In the studio, things can be more considered. You can do a take, then have a break and consider the bigger picture of the art you are trying to create. You might think: I know it could be better or I can feel that a different approach would speak more to the intention of the composition. Then you can do another take, and that might be a lot better or maybe have a deeper connection to the intention of the music. You don't get the chance to do that live, it is what it is, for better or worse.
In the studio you can afford to take more risks. During a take you can try for something that's beyond what you know or have done before. If it goes wrong it doesn't matter because you can scrap that take and do another one. But if it works you might discover inspired new territory, or reach depths you haven't reached before.

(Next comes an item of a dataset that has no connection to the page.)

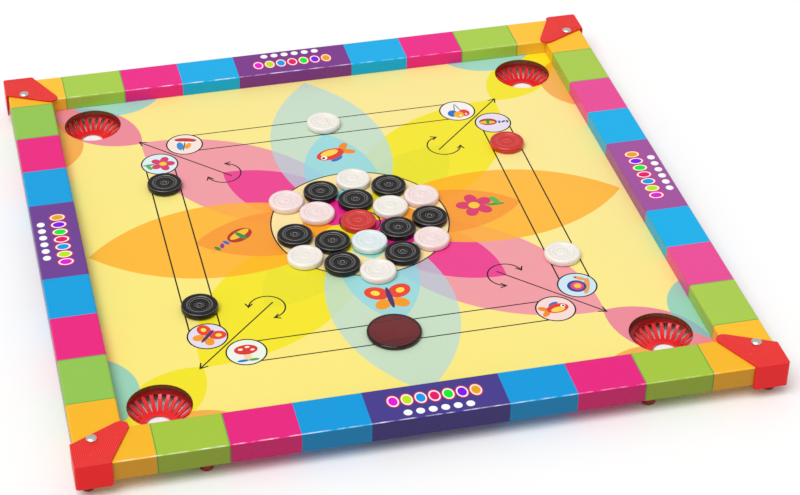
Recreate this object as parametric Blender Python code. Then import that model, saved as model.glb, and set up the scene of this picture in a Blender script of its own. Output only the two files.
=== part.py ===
"""A small square carrom board with its men and striker, in metres, +Z up.

The origin is on the surface that the feet stand on, under the board's centre. +X is to the right
and +Y is to the back of the board. Every piece is a separate solid, named as a maker would name it.
"""

from math import atan2, cos, degrees, pi, radians, sin, sqrt

import bmesh
import bpy
from mathutils import Matrix

# Driving dimensions of the board
BOARD_WIDTH = 0.508  # over the rails, each way
RAIL_WIDTH = 0.0359
RAIL_HEIGHT = 0.0157
RAIL_EDGE_RADIUS = 0.0018
PANEL_THICKNESS = 0.004
PANEL_REBATE = 0.010  # how far the panel reaches in under the rails
FOOT_HEIGHT = 0.0125

# Pockets and their cups
POCKET_DIAMETER = 0.0472
POCKET_FROM_RAIL = 0.0065  # from the hole's edge to the rail
POCKET_DRIFT = {"front_right": (-0.0040, 0.0015)}  # the hole that is punched off its mark
CUP_DRIFT = {"front_right": (-0.0020, 0.0)}  # how far its cup was moved after it
CUP_OUTWARD = 0.0016  # how far each cup is seated towards its corner from the hole's mark
CUP_MOUTH_CLEARANCE = 0.0006  # on the radius, so that the hole's edge stands inside the cup
CUP_WALL = 0.0012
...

Of course exploring new territory does happen during some live performances. But you also know you owe it to the audience to make sure everything works as well as possible musically, and that might not lend itself so much to taking risks and exploring new territory. I just find that in the studio you have more opportunities to make that happen. Having said that there's nothing like the fun of playing live. For me they both offer different but equally valid ways of making music happen.
There is also the concept of live in the studio. In other words, you agree there will be no over-dubs and no second takes, you start recording and just play. Everything I've done with Kevin Kastning to date has been live in the studio (10 albums). The same is true of The Stone House and Lighthouse albums I recorded with Markus Reuter, Asaf Sirkis and Yaron Stavi (on The Stone House). There can definitely be a blurring of the line between live and studio.
The Montreux Festival intends to preserve its archive of recordings for future generations. Do you personally feels it's important that everything should remain available forever - or is there something to be said for letting beautiful moments pass and linger in the memories of those that experienced them?
A great moment in music is a precious thing and it’s rare. Why loose that when others can enjoy it, be moved and inspired, even have their lives changed by it?
There are live recordings that had a huge influence on me, Coltrane's many live recordings are a good example. If all I had was Coltrane’s studio recordings, I’d be missing what for me is his most powerful and innovative musical output.
I think repeated listenings often reveal new levels of musical meaning. There are amazing moments I've only really picked up on after listening to a live recording several times.